[Start of Information provided]
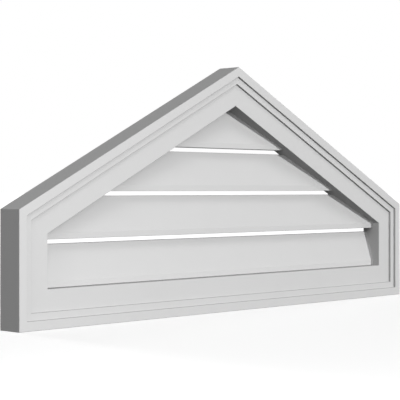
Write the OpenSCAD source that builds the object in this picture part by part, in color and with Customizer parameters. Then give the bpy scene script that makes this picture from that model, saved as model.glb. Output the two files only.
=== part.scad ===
// Peaked gable vent: a mitred moulding frame with four fixed louvres and an open back.
// The vent stands on its bottom rail, its front faces -Y and its flat back goes to the wall.
// Origin: middle of the width and depth, at the underside of the bottom rail.

/* [Frame] */
// Overall width, left edge to right edge
vent_width = 812.8; // [500:0.1:1500]
// Height of the upright outer edge at each side, below the roof slope
eave_height = 152.4; // [110:0.1:500]
// Rise of the roof line for each unit of run
roof_pitch = 0.5; // [0.25:0.01:1]
// Width of the moulding's face
moulding_width = 50.8; // [35:0.1:65]
// Depth of the moulding, front to back
moulding_depth = 38.1; // [34:0.1:60]

/* [Moulding profile] */
// Width of the proud outer band
outer_band = 12.7; // [6:0.1:16]
// Width of the middle band
middle_band = 9.525; // [5:0.025:14]
// Drop from one band to the next one inwards
band_step = 3.175; // [1:0.025:4]

/* [Louvres] */
// Thickness of the louvre board, which is flush with the frame's back
louver_thickness = 19.05; // [12:0.05:22]
// Thickness of a louvre along its top edge, where its face leans back
louver_top_thickness = 7.5; // [4:0.1:11]
// Height of the upright nose along a louvre's lower edge
nose_height = 7.9; // [4:0.1:14]
// Open height between one louvre and the next
louver_gap = 6.1; // [4.5:0.1:12]

/* [Edges] */
// Width of the small flat that breaks each long edge of the moulding and the louvres
eased_edge = 0.4; // [0.2:0.05:0.8]

/* [Hidden] */

vinyl_white = [0.86, 0.86, 0.86];
// Length by which a cutting shape runs past what it trims
overcut = 1;

// Height of the peak above the underside of the bottom rail
vent_height = eave_height + roof_pitch * vent_width / 2;
// A line inset by one unit from a roof slope lies this much lower
slope_drop = sqrt(1 + roof_pitch * roof_pitch);

front_y = -moulding_depth / 2;
back_y = moulding_depth / 2;

// One louvre for each louvre node, at an even pitch from the sill to the opening's peak
louver_count = 4;
opening_height = vent_height - slope_drop * moulding_width - moulding_width;
louver_pitch = opening_height / louver_count;
louver_height = louver_pitch - louver_gap;
// Distance that a louvre's face leans back for each unit of height above its nose
louver_lean = (louver_thickness - louver_top_thickness) / (louver_height - nose_height);

// The outline's corners, inset: bottom left, left eave, peak, right eave, bottom right
function corners(inset) =
    let (half = vent_width / 2 - inset,
         eave = eave_height + (roof_pitch - slope_drop) * inset,
         peak = vent_height - slope_drop * inset)
    [[-half, inset], [-half, eave], [0, peak], [half, eave], [half, inset]];

// The point that lies the eased edge's width from one point towards another
function eased(point, towards) =
    point + eased_edge * (towards - point) / norm(towards - point);

// A section's outline with the corners on its list eased, each by one small flat
function eased_outline(points, sharp = []) =
    let (last = len(points) - 1)
    [for (i = [0 : last])
        let (before = points[i == 0 ? last : i - 1],
             after = points[i == last ? 0 : i + 1])
        each len(search(i, sharp)) > 0 ? [points[i]]
            : [eased(points[i], before), eased(points[i], after)]];

// An outline drawn in the plane of the front, extruded from one depth to another
module front_extrude(from_y, to_y) {
    translate([0, to_y, 0])
        rotate([90, 0, 0])
            linear_extrude(height = to_y - from_y)
                children();
}

// Section of the moulding: outer edge at 0, opening at the full width, front to the left
module moulding_section() {
    middle = outer_band + middle_band;
    polygon(eased_outline([
        [front_y, 0], [front_y, outer_band],
        [front_y + band_step, outer_band], [front_y + band_step, middle],
        [front_y + 2 * band_step, middle], [front_y + 2 * band_step, moulding_width],
        [back_y, moulding_width], [back_y, 0]], [2, 4]));
}

// One length of moulding between two corners of the outline, mitred at both ends
module moulding(start, end) {
    from = corners(0)[start];
    run = corners(0)[end] - from;
    outer = corners(-overcut);
    inner = corners(moulding_width + overcut);
    intersection() {
        translate([from[0], 0, from[1]])
            rotate([0, -atan2(run[1], run[0]), 0])
                translate([-overcut, 0, 0])
                    rotate([90, 0, 90])
                        linear_extrude(height = norm(run) + 2 * overcut)
                            moulding_section();
        front_extrude(front_y - overcut, back_y + overcut)
            polygon([outer[start], outer[end], inner[end], inner[start]]);
    }
}

// Section of a louvre board: flat foot and back, upright nose, leaning face and flat top
module louver_section(height) {
    nose_y = back_y - louver_thickness;
    top_y = nose_y + louver_lean * (height - nose_height);
    polygon(eased_outline([
        [nose_y, 0], [back_y, 0], [back_y, height], [top_y, height], [nose_y, nose_height]], [4]));
}

// One louvre, counted from the sill and trimmed to the opening; the last one fills the peak
module louver(index) {
    height = index < louver_count - 1 ? louver_height : louver_pitch;
    intersection() {
        translate([-vent_width / 2, 0, moulding_width + index * louver_pitch])
            rotate([90, 0, 90])
                linear_extrude(height = vent_width)
                    louver_section(height);
        front_extrude(front_y - overcut, back_y + overcut)
            polygon(corners(moulding_width));
    }
}

module bottom_rail() { color(vinyl_white) moulding(0, 4); }
module left_stile() { color(vinyl_white) moulding(1, 0); }
module left_rafter() { color(vinyl_white) moulding(2, 1); }
module right_rafter() { color(vinyl_white) moulding(3, 2); }
module right_stile() { color(vinyl_white) moulding(4, 3); }
module bottom_louver() { color(vinyl_white) louver(0); }
module lower_louver() { color(vinyl_white) louver(1); }
module upper_louver() { color(vinyl_white) louver(2); }
module peak_louver() { color(vinyl_white) louver(3); }

bottom_rail();
left_stile();
right_stile();
left_rafter();
right_rafter();
bottom_louver();
lower_louver();
upper_louver();
peak_louver();
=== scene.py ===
"""The looks of a peaked gable vent: planed vinyl boards, a studio stage and the camera."""
import math

import bmesh
import bpy
from bpy.props import FloatProperty, FloatVectorProperty, PointerProperty
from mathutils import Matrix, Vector


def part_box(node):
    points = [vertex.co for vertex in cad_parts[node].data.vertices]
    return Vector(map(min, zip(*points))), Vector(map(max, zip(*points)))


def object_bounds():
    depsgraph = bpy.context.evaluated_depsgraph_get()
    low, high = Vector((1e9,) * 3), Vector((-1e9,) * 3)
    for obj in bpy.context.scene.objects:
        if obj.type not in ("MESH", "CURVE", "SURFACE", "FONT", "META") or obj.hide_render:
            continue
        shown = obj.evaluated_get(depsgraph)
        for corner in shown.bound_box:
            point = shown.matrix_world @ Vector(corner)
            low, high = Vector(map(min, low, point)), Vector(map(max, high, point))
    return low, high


bl_info = {
    "name": "Gable vent finish",
    "version": (1, 0, 0),
    "blender": (4, 5, 0),
    "location": "3D View > Sidebar > Gable vent",
    "description": "Finishes the boards of a louvred gable vent and sets a studio stage",
    "category": "Object",
}

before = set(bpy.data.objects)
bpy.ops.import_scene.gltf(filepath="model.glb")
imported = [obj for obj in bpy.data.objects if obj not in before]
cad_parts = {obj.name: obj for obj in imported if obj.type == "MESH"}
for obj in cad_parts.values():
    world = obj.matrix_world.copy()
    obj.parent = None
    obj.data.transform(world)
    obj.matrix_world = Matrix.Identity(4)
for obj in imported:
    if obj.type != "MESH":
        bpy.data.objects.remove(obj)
cad_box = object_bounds()

MM = 0.001

# Middle of the vent, which the lamps point at
MIDDLE = (Vector(cad_box[0]) + Vector(cad_box[1])) / 2
# Angle of the roof slope, from the rise and the run of the left rafter's outer edge
SLOPE = math.atan2(
    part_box("left_rafter")[1][2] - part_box("left_stile")[1][2],
    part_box("left_rafter")[1][0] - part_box("left_rafter")[0][0],
)
# Each length of moulding, and the angle from level at which it runs, seen from the front
MOULDING_ANGLES = {
    "bottom_rail": 0.0,
    "left_stile": math.pi / 2,
    "right_stile": math.pi / 2,
    "left_rafter": SLOPE,
    "right_rafter": -SLOPE,
}
LOUVERS = ("bottom_louver", "lower_louver", "upper_louver", "peak_louver")

# Refractive index of rigid vinyl, as matched to the photograph's dull sheen
VINYL_IOR = 1.5
# How squarely a face looks to the front or back: planed from the first value up, and fully
# milled from the second one down. The milled faces, the sides, steps and reveals, also get a
# darker colour as painted shade.
PLANED_FACING = 0.95
MILLED_AND_SHADED_FACING = 0.75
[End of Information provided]
■ Brief ■
Copy each line of the data that contains the word "type".

■ Task solution ■
        if obj.type not in ("MESH", "CURVE", "SURFACE", "FONT", "META") or obj.hide_render:
cad_parts = {obj.name: obj for obj in imported if obj.type == "MESH"}
    if obj.type != "MESH":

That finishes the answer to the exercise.